The beginnings of DJing did not necessarily start in the United States. A famous hip-hop pioneer, DJ Kool Herc, moved to New York in the late 1960’s from Jamaica. He brought with him the Jamaican tradition of “toasting,” which involved reciting improvised rhymes over instrumental sections of reggae records. Herc paved the way for the creation of many different mixing styles.

“In New York there are many different boroughs with culture,” said Broussard. “Kool Herc would have parties in Brooklyn and would set up in the middle of the block. He would set up the mic and do his thing.”

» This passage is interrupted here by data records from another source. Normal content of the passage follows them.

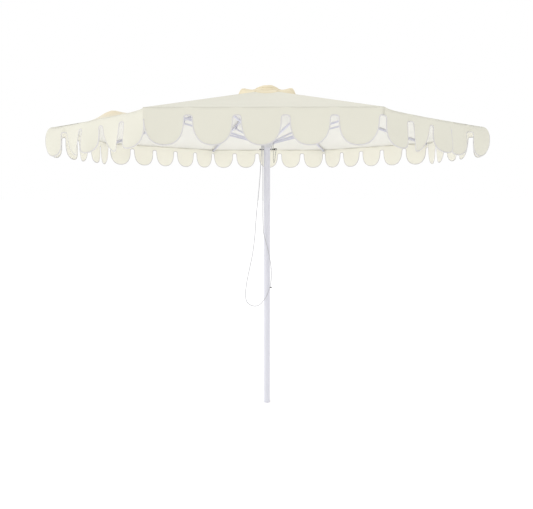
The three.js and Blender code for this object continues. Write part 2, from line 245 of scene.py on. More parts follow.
# ---- materials ----
class Nodes:
    """Short hand for wiring one material's nodes."""

    def __init__(self, name, color, roughness, **plain):
        self.material = bpy.data.materials.new(name)
        self.material.use_nodes = True
        self.material.diffuse_color = (*color, 1)
        self.tree = self.material.node_tree
        self.shader = self.tree.nodes["Principled BSDF"]
        self.shader.inputs["Base Color"].default_value = (*color, 1)
        self.shader.inputs["Roughness"].default_value = roughness
        for socket, value in plain.items():
            self.shader.inputs[socket.replace("_", " ")].default_value = value

    def add(self, kind, values=None, **settings):
        node = self.tree.nodes.new("ShaderNode" + kind)
        for key, value in settings.items():
            setattr(node, key, value)
        for key, value in (values or {}).items():
            self.plug(node.inputs[key], value)
        return node

    def plug(self, socket, value):
        if isinstance(value, bpy.types.NodeSocket):
            self.tree.links.new(value, socket)
        else:
            socket.default_value = value

    def math(self, operation, a, b=0.0):
        return self.add("Math", {0: a, 1: b}, operation=operation).outputs[0]

    def uv(self, layer):
        split = self.add("SeparateXYZ", {0: self.add("UVMap", uv_map=layer).outputs[0]})
        return split.outputs[0], split.outputs[1]

    def place(self):
        return self.add("TexCoord").outputs["Object"]

    def noise(self, scale, detail=2.0, vector=None):
        values = {"Vector": vector or self.place(), "Scale": scale, "Detail": detail}
        return self.add("TexNoise", values).outputs["Fac"]

    def mix(self, share, a, b):
        node = self.add("Mix", data_type="RGBA")
        colors = [s for s in node.inputs if s.type == "RGBA"]
        self.plug(node.inputs[0], share)
        self.plug(colors[0], a)
        self.plug(colors[1], b)
        return next(s for s in node.outputs if s.type == "RGBA")

    def range(self, value, low, high, to_low=0.0, to_high=1.0):
        values = {0: value, 1: low, 2: high, 3: to_low, 4: to_high}
        return self.add("MapRange", values, clamp=True).outputs[0]

    def bump(self, height, strength, distance):
        values = {"Height": height, "Strength": strength, "Distance": distance}
        return self.add("Bump", values).outputs[0]

    def to(self, socket, value):
        self.plug(self.shader.inputs[socket], value)


def shade(color, factor):
    return (*(c * factor for c in color), 1)


WEAVE_PERIOD = 0.0016
STITCH_PITCH = 0.0042
STITCH_HALF = 0.0006  # half the width of the thread
STITCH_SHARE = 0.68  # share of the pitch that shows thread


def weave(n, u, v):
    """Plain weave height, 0 to 1, from two crossed sets of threads."""
    turn = 2 * math.pi / WEAVE_PERIOD
    warp = n.math("SINE", n.math("MULTIPLY", u, turn))
    weft = n.math("SINE", n.math("MULTIPLY", v, turn))
    return n.math("MULTIPLY_ADD", n.math("MULTIPLY", warp, weft), 0.5)


def stitches(n, distance, along, offset, pitch=STITCH_PITCH):
    """Mask of a row of stitches at a distance from an edge."""
    off_line = n.math("ABSOLUTE", n.math("SUBTRACT", distance, offset))
    line = n.math("LESS_THAN", off_line, STITCH_HALF)
    dash = n.math("LESS_THAN", n.math("FRACT", n.math("DIVIDE", along, pitch)), STITCH_SHARE)
    return n.math("MULTIPLY", line, dash)


SEAM_BLUR = 0.0015


def canvas(name, color, rows, seam_width, painted_glow=None):
    """Woven canvas. rows are stitch rows from the sewn edges, held in UV layer 'edges'."""
    n = Nodes(name, color, 0.9, Sheen_Weight=0.12, Sheen_Roughness=0.5, Specular_IOR_Level=0.15)
    u, v = n.uv("cloth")
    side_edge, end_edge = n.uv("edges")
    yarn = weave(n, u, v)
    slub = n.noise(420.0, 3.0)
    cloud = n.noise(3.2, 2.0)
    tone = n.mix(n.range(cloud, 0.3, 0.7), shade(color, 0.985), shade(color, 1.01))
    tone = n.mix(n.range(slub, 0.35, 0.75, 0.0, 0.35), tone, shade(color, 0.955))
    if painted_glow:
        tone = painted_glow(n, u, v, tone)
    height = n.math("MULTIPLY", yarn, 0.35)
    for offset in rows:
        marks = n.math(
            "MAXIMUM", stitches(n, side_edge, v, offset), stitches(n, end_edge, u, offset)
        )
        tone = n.mix(n.math("MULTIPLY", marks, 0.6), tone, shade(color, 0.92))
        height = n.math("SUBTRACT", height, n.math("MULTIPLY", marks, 0.5))
    nearest = n.math("MINIMUM", side_edge, end_edge)
    doubled = n.range(nearest, seam_width + SEAM_BLUR, seam_width - SEAM_BLUR)
    height = n.math("ADD", height, n.math("MULTIPLY", doubled, 0.4))
    tone = n.mix(n.math("MULTIPLY", doubled, 0.5), tone, shade(color, 0.975))
    n.to("Base Color", tone)
    n.to("Roughness", n.range(slub, 0.3, 0.7, 0.84, 0.95))
    n.to("Normal", n.bump(height, 0.45, 0.0006))
    return n.material


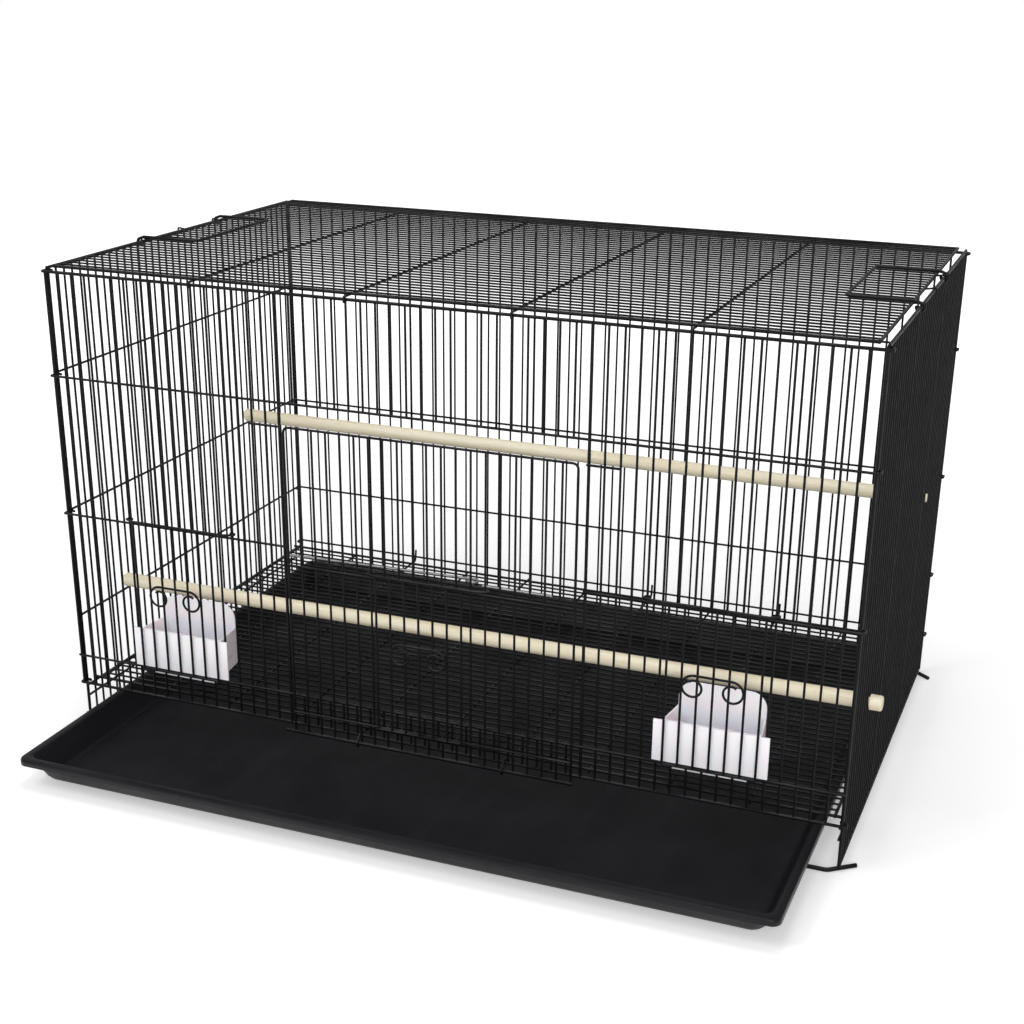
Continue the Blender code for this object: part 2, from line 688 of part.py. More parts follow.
def tray_mesh():
    """A moulded tray: the upper skin is a loft of round-cornered loops, thickened downwards."""
    centre_y = TRAY_DEPTH / 2 - TRAY_REACH
    floor = FOOT_TOP + SEAT_GAP + TRAY_WALL
    inner = TRAY_RIM + TRAY_FLARE
    loops = [(inner + TRAY_FILLET, floor)]
    loops.append((inner, floor + TRAY_FILLET))
    loops.append((TRAY_RIM, TRAY_TOP))
    loops.append((0, TRAY_TOP))
    loops.append((0, TRAY_TOP - TRAY_LIP))
    bm = bmesh.new()
    rings = []
    for inset, z in loops:
        size = (TRAY_WIDTH - 2 * inset, TRAY_DEPTH - 2 * inset)
        points = rounded_loop(*size, TRAY_CORNER, z, centre_y)
        rings.append([bm.verts.new(p) for p in points])
    bm.faces.new(rings[0])
    for inside, outside in zip(rings, rings[1:]):
        count = len(inside)
        for index in range(count):
            after = (index + 1) % count
            bm.faces.new((inside[index], outside[index], outside[after], inside[after]))
    mesh = bpy.data.meshes.new("tray")
    bm.to_mesh(mesh)
    bm.free()
    holder = bpy.data.objects.new("tray", mesh)
    bpy.context.scene.collection.objects.link(holder)
    thick = holder.modifiers.new("wall", "SOLIDIFY")
    thick.thickness = TRAY_WALL
    thick.offset = -1
    thick.use_even_offset = True
    result = evaluated_mesh(holder)
    bpy.data.objects.remove(holder)
    return result


def block(low, high, taper=0):
    """A box between two corners; its rear face is narrower by taper on each side."""
    bm = bmesh.new()
    bmesh.ops.create_cube(bm, size=1)
    for vert in bm.verts:
        share = [c + 1 / 2 for c in vert.co]
        vert.co = [a + (b - a) * s for a, b, s in zip(low, high, share)]
        if share[1] > 1 / 2:
            middle = (low[0] + high[0]) / 2
            vert.co.x -= math.copysign(taper, vert.co.x - middle)
    mesh = bpy.data.meshes.new("block")
    bm.to_mesh(mesh)
    bm.free()
    return mesh


def hood_plate(x, y, low, high):
    """The arched rear plate of a cup, drawn as an outline and given the wall's thickness."""
    half = CUP_REAR_WIDTH / 2
    outline = [(-half, low), (half, low), (half, high - HOOD_SHOULDER)]
    for step in range(1, ARC_STEPS):
        angle = math.pi / 2 * step / ARC_STEPS
        side = half - HOOD_SHOULDER * (1 - math.cos(angle))
        outline.append((side, high - HOOD_SHOULDER * (1 - math.sin(angle))))
    outline.append((half - HOOD_SHOULDER, high))
    for px, pz in outline[:2:-1]:
        outline.append((-px, pz))
    outline.append((-half, high - HOOD_SHOULDER))
    curve = bpy.data.curves.new("hood", "CURVE")
    curve.dimensions = "2D"
    curve.fill_mode = "BOTH"
    curve.extrude = CUP_WALL / 2
    spline = curve.splines.new("POLY")
    spline.points.add(len(outline) - 1)
    for point, place in zip(spline.points, outline):
        point.co = (*place, 0, 1)
    spline.use_cyclic_u = True
    holder = bpy.data.objects.new("hood", curve)
    bpy.context.scene.collection.objects.link(holder)
    mesh = evaluated_mesh(holder)
    bpy.data.objects.remove(holder)
    mesh.transform(Matrix.Translation((x, y, 0)) @ Matrix.Rotation(math.pi / 2, 4, "X"))
    return welded(mesh)


def cup_mesh(side):
    """A cup: a plate outside the panel, a tapered box inside it, a hood and a tab below."""
    x = side * FEEDER_CENTRE
    front = -(corner(THIN_WIRE) + SEAT_GAP)
    base = SILL_HEIGHT + corner(RAIL_WIRE) + SEAT_GAP
    rim = base + CUP_RISE
    opening = FEEDER_SPAN * PITCH
    plate_half = opening / 2 + CUP_LAP
    body_half = opening / 2 - corner(THIN_WIRE) - CUP_PLAY
    taper = body_half - CUP_REAR_WIDTH / 2
    rear = front + CUP_DEPTH
    mesh = block((x - body_half, front - CUP_PLATE / 2, base), (x + body_half, rear, rim), taper)
    plate = block((x - plate_half, front - CUP_PLATE, base), (x + plate_half, front, rim - SEAT_GAP))
    mesh = boolean(mesh, plate)
    half = body_half - CUP_WALL
    hollow = block((x - half, front, base + CUP_WALL), (x + half, rear - CUP_WALL, rim + CUP_RISE), taper)
    mesh = boolean(mesh, hollow, "DIFFERENCE")
    plate_y = rear - CUP_WALL / 2 + SEAT_GAP / 2
    mesh = boolean(mesh, hood_plate(x, plate_y, base + CUP_WALL, rim + HOOD_RISE))
    tab_front = corner(THIN_WIRE) + LOOP_GAP
    tab_half = CUP_TAB_WIDTH / 2
    tab_low = (x - tab_half, tab_front, SILL_HEIGHT - CUP_TAB_DROP)
    tab_high = (x + tab_half, tab_front + CUP_PLATE, base + CUP_WALL / 2)
    return boolean(mesh, block(tab_low, tab_high))


def perch_mesh(y, rail_z, knob):
    """A dowel turned from a profile, with a spigot at each end or a necked knob on the right."""
    inner = HALF - corner(THIN_WIRE) - PERCH_PLAY
    outer = HALF + corner(THIN_WIRE) + PERCH_PLAY
    profile = [(0, outer)]
    if knob:
        tip = outer + PERCH_KNOB
        profile = [(0, tip), (PERCH_RADIUS - PERCH_ROUND, tip), (PERCH_RADIUS, tip - PERCH_ROUND)]
        profile.append((PERCH_RADIUS, outer))
    profile += [(PERCH_NECK, outer), (PERCH_NECK, inner), (PERCH_RADIUS, inner)]
    profile += [(PERCH_RADIUS, -inner), (PERCH_NECK, -inner), (PERCH_NECK, -outer), (0, -outer)]
    bm = bmesh.new()
    verts = [bm.verts.new((radius, 0, height)) for radius, height in profile]
    for one, two in zip(verts, verts[1:]):
        bm.edges.new((one, two))
    mesh = bpy.data.meshes.new("perch")
    bm.to_mesh(mesh)
    bm.free()
    holder = bpy.data.objects.new("perch", mesh)
    bpy.context.scene.collection.objects.link(holder)
    turn = holder.modifiers.new("turn", "SCREW")
    turn.steps = PERCH_SIDES
    turn.render_steps = PERCH_SIDES
    turn.use_merge_vertices = True
    turn.merge_threshold = MERGE
    result = evaluated_mesh(holder)
    bpy.data.objects.remove(holder)
    z = rail_z + HOOK_OFFSET + corner(RAIL_WIRE) + SEAT_GAP + PERCH_RADIUS
    result.transform(Matrix.Translation((0, y, z)) @ Matrix.Rotation(math.pi / 2, 4, "Y"))
    return welded(result)


for old in list(bpy.data.objects):
    bpy.data.objects.remove(old)
cage = bpy.data.collections.new("bird_cage")
bpy.context.scene.collection.children.link(cage)
pivots = {}

black_wire = material("black_wire", BLACK, 0.35)
black_plastic = material("black_plastic", TRAY_BLACK, 0.55)
white_plastic = material("white_plastic", WHITE, 0.35)
pine_dowel = material("pine_dowel", PINE, 0.6)
grey_steel = material("grey_steel", STEEL, 0.4, 0.8)

add_part("front_panel", front_panel_mesh(), black_wire)
add_part("rear_panel", rear_panel_mesh(), black_wire)
add_part("left_panel", side_panel_mesh(-1), black_wire)
add_part("right_panel", side_panel_mesh(1), black_wire)
add_part("top_panel", top_panel_mesh(), black_wire)
add_part("floor_grille", grille_mesh(), black_wire)
add_part("base_bar_front", base_bar_mesh(-1), black_wire)
add_part("base_bar_rear", base_bar_mesh(1), black_wire)
for name, mesh in zip(("grille_rod_long", "grille_rod_short"), rod_meshes()):
    add_part(name, mesh, grey_steel)

for name, side in (("cup_left", -1), ("cup_right", 1)):
    add_part(name, cup_mesh(side), white_plastic)
perches = [("perch_front", FRONT_PERCH_GAP, LOW_RAIL_HEIGHT, True)]
perches.append(("perch_rear", REAR_PERCH_GAP, MID_RAIL_HEIGHT, False))
for name, gap, rail, knob in perches:
    add_part(name, perch_mesh(side_column(gap), rail, knob), pine_dowel, smooth=True)

tray_pivot = add_pivot("tray_slide", (0, -TRAY_REACH, TRAY_TOP))
add_part("tray", tray_mesh(), black_plastic, tray_pivot)

door_pivot = add_pivot("main_door_hinge", (0, 0, SLOT_HEIGHT))
add_part("main_door", main_door_mesh(), black_wire, door_pivot)
for name, side in (("door_loop_left", -1), ("door_loop_right", 1)):
    add_part(name, hinge_loop_mesh(side * HINGE_STEP * PITCH), black_wire, door_pivot)

for name, side in (("left", -1), ("right", 1)):
    start = side * (HALF - FEEDER_FIRST * PITCH)
    pivot = add_pivot("feeder_" + name + "_slide", (side * FEEDER_CENTRE, FEEDER_Y, SILL_HEIGHT))
    door = feeder_door_mesh(start, -side, 0, FEEDER_Y, MID_RAIL_HEIGHT, SILL_HEIGHT)
    add_part("feeder_door_" + name, door, black_wire, pivot)
    pivot = add_pivot("bail_" + name + "_hinge", (side * HALF, DEPTH / 2, SIDE_TOP))
    add_part("bail_" + name, bail_mesh(side), black_wire, pivot)

start = MIDDLE_FIRST * PITCH
pivot = add_pivot("feeder_middle_slide", (start + FEEDER_SPAN * PITCH / 2, MIDDLE_Y, DOOR_SILL), door_pivot)
door = feeder_door_mesh(start, 1, DOOR_Y, MIDDLE_Y, DOOR_REST, DOOR_SILL)
add_part("feeder_door_middle", door, black_wire, pivot)

lift = UPPER_RAIL - corner(RAIL_WIRE) - SEAT_GAP - flat(ROD_BAR) - (MID_RAIL_HEIGHT + ROD_STEP)
middle_lift = DOOR_TOP - flat(BORDER_WIRE) - STOP_MARGIN - flat(ROD_BAR) - (DOOR_REST + ROD_STEP)
print("travel of a side feeder door:", round(lift, 4), "m")
print("travel of the middle feeder door:", round(middle_lift, 4), "m")
print("tray slides from", -TRAY_DRAW, "to", TRAY_PUSH, "m; a bail swings to", BAIL_LIMIT, "degrees")
for name, place in pivots.items():
    print(name, [round(value, 5) for value in place])
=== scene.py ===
# %% [markdown]
# # A wire flight cage, piece by piece
# This lesson dresses a bird cage of welded wire: panels, doors, cups, perches and a moulded
# tray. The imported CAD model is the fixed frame. It holds the joints and the collision, in
# metres, with the origin under the front base bar. Here each piece is drawn again as the
# photograph shows it, and rides on the same body as the solid that it stands for.

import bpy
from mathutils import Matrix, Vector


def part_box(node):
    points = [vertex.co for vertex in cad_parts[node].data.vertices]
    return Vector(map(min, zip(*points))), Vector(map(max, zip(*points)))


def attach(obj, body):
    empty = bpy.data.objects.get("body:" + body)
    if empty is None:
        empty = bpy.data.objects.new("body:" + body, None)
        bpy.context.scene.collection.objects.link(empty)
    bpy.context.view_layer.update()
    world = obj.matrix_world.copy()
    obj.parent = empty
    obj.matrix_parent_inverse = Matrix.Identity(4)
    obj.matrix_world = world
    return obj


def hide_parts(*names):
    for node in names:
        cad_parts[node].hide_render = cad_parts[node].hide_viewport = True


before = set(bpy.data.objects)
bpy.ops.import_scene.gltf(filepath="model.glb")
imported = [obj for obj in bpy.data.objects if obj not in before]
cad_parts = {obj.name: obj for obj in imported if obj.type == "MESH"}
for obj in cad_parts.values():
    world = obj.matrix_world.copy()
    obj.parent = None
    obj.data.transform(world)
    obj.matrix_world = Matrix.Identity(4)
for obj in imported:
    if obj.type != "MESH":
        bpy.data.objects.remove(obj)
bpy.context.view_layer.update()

# %% [markdown]
# ## The tools
# Blender's own modules are enough: `bmesh` builds meshes from points, and `mathutils` does
# the vector sums. Only the frame is read from disk, so the script gives the same cage each time.

# %% Bring in the modules
import math

import bmesh
import bpy
from mathutils import Matrix, Vector

print("Blender", bpy.app.version_string)

# %% [markdown]
# ## The driving sizes
# A cage like this is set out on its wire spacing. The front has 55 gaps in 762 mm, and every
# opening starts and ends at an upright. So a few sizes and a count of gaps place most of it.

# %% Overall sizes and spacing
WIDTH = 0.762
DEPTH = 0.4572
HALF = WIDTH / 2
FRONT_GAPS = 55
SIDE_GAPS = 37
PITCH = WIDTH / FRONT_GAPS
print("front spacing %.2f mm" % (PITCH * 1000))

# %% [markdown]
# ## Wire gauges
# The thin uprights are just over 2 mm, the rails that cross them are a little heavier, and the
# borders and the base bars are heavier still. The weight of each wire tells the eye what
# carries what, so the gauges stay separate values. LAP is how far the centres of two crossing
# wires lie apart where the weld has sunk them into each other.

# %% Wire radii
THIN = 0.0011
TOP_WIRE = 0.0009
RAIL = 0.0012
STAY = 0.0014
BORDER = 0.0015
SILL = 0.0018
BASE = 0.0020
SINK = 0.0003
LAP = THIN + RAIL - SINK
CLEAR = 0.0004
print("a welded crossing is %.1f mm thick" % ((2 * THIN + 2 * RAIL - SINK) * 1000))

# %% [markdown]
# ## Heights
# The rails are measured on the photograph with a camera fitted to the cage's edges. The
# upper side rails lie just over the front ones and the lower two just under, because the
# hooked ends of the front rails turn round the side panel's end post there.

# %% Rail heights
GUIDE_RAIL = 0.0350
SLOT_RAIL = 0.0462
SILL_RAIL = 0.0772
LOW_RAIL = 0.1155
MID_RAIL = 0.2252
DOOR_RAIL = 0.3382
UPPER_RAIL = 0.3602
HOOK_OFFSET = 0.0035
SIDE_TOP = 0.4599
FACE_TOP = 0.4569
CROSS_TOP = FACE_TOP + BORDER + RAIL
GRID_TOP = CROSS_TOP + TOP_WIRE + RAIL - SINK
FOOT_BORDER = 0.0052
CORNER_STEP = 0.0041
SIDE_PITCH = (DEPTH - 2 * CORNER_STEP) / SIDE_GAPS
print("side spacing %.2f mm" % (SIDE_PITCH * 1000))

# %% [markdown]
# ## Shader nodes
# A material is a net of nodes. To add one, set its operation and fill its inputs takes several
# lines each time, so one helper does it. A number or a colour is set on the input, and another
# node's output is linked to it.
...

Broussard concluded her discussion by encouraging the attendees to further educate themselves on the hip-hop culture by attending the “Hip-Hop is Reality” summit where DJ Kool Herc would be guest speaking.

At Friday’s summit, DJ Kool Herc was introduced by North Carolina A&T University’s humanities lecturer Bryan Turman. Turman discussed how hip-hop originated from the extended breakbeat credited to Herc.

“Hip-hop is an everybody thing,” said Turman. “In a block party you can’t tell the white kid he can’t come. You can’t tell the Hispanic, the homosexual, the woman, et cetera. Herc created what became known as hip-hop. The first one to anything is always the last to gain recognition.”

In his interview with noted hip-hop scholar and activist Bakari Kitwana, Herc discussed the origins of hip-hop in the climate of 1970’s New York City.

“There was poverty and desperation,” said Herc. “The scene that brought about the beginning of hip-hop was out of love. Gangs were tearing apart the clubs. People were getting hurt.”

The interview moved towards the issue of hip-hop’s role in today’s culture.

“Hip-hop is still going strong, just people are misusing it,” said Herc. “It’s your job to change that and bring the swagger back. Hip-hop today has too much scattered power, too much misuse of those that look like me and you. We all come from the same place; why beat me up when we look like each other?”